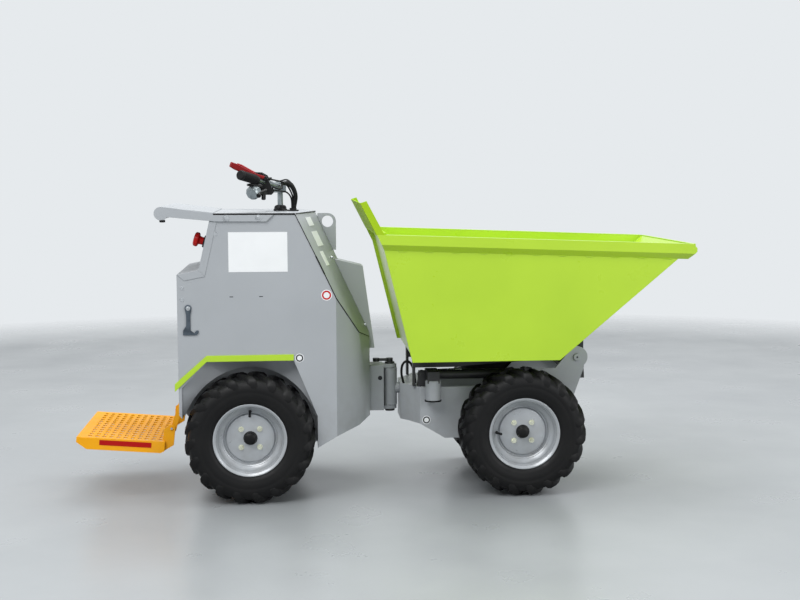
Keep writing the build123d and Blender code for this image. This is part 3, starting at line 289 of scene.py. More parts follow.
@dataclass(frozen=True)
class Metal:
    """Bare, plated or turned metal.

    Args:
        name: The material's name.
        slot: The record's slot; not used.
        colour: Screen colour.
        stain: Screen colour of the dull patches.
        rough: Least and most roughness.
    """

    name: str
    slot: str
    colour: Colour
    stain: Colour
    rough: tuple[float, float] = (0.22, 0.4)

    def material(self) -> bpy.types.Material:
        """Makes the material.

        Returns:
            The material.
        """
        desk = Desk(self.name)
        patch = desk.spread(desk.noise(38.0, 5.0), 0.45, 0.75)
        marks = desk.noise(160.0, 5.0)
        return desk.finish(
            Base_Color=desk.mix(patch, linear(*self.colour), linear(*self.stain)),
            Roughness=desk.spread(marks, 0.3, 0.7, *self.rough),
            Normal=desk.relief(marks, 0.00012, 0.5), Metallic=1.0)


@dataclass(frozen=True)
class Moulding:
    """Moulded rubber or plastic.

    Args:
        name: The material's name.
        slot: The record's slot; not used.
        colour: Screen colour.
        bloom: Screen colour of the pale bloom or dust on it.
        rough: Least and most roughness.
        grain: Depth of the moulded grain, in metres.
        grain_scale: Grains to a metre.
        bloom_share: Share of bloom where it is strongest.
        specular: Strength of its shine.
    """

    name: str
    slot: str
    colour: Colour
    bloom: Colour
    rough: tuple[float, float] = (0.5, 0.7)
    grain: float = 0.0001
    grain_scale: float = 700.0
    bloom_share: float = 0.3
    specular: float = 0.22

    def material(self) -> bpy.types.Material:
        """Makes the material.

        Returns:
            The material.
        """
        desk = Desk(self.name)
        patch = desk.spread(desk.noise(11.0, 8.0), 0.4, 0.75, 0.0, self.bloom_share)
        grain = desk.relief(desk.noise(self.grain_scale, 2.0), self.grain, 0.6)
        return desk.finish(
            Base_Color=desk.mix(patch, linear(*self.colour), linear(*self.bloom)),
            Roughness=desk.spread(desk.noise(40.0, 4.0), 0.3, 0.7, *self.rough),
            Normal=desk.relief(desk.noise(60.0, 3.0), 0.0006, 0.25, grain), Specular_IOR_Level=self.specular)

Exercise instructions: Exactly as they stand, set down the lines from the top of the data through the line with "or turned metal.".

Answer:
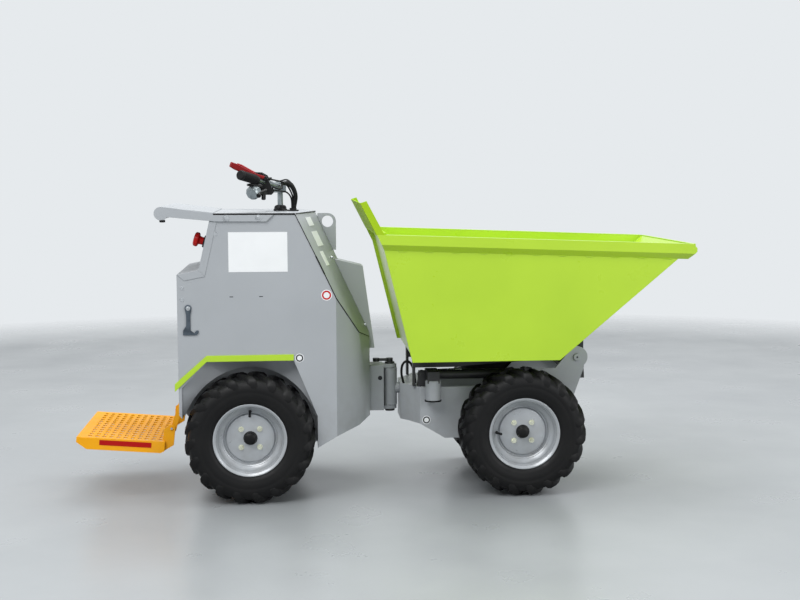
Keep writing the build123d and Blender code for this image. This is part 3, starting at line 289 of scene.py. More parts follow.
@dataclass(frozen=True)
class Metal:
    """Bare, plated or turned metal.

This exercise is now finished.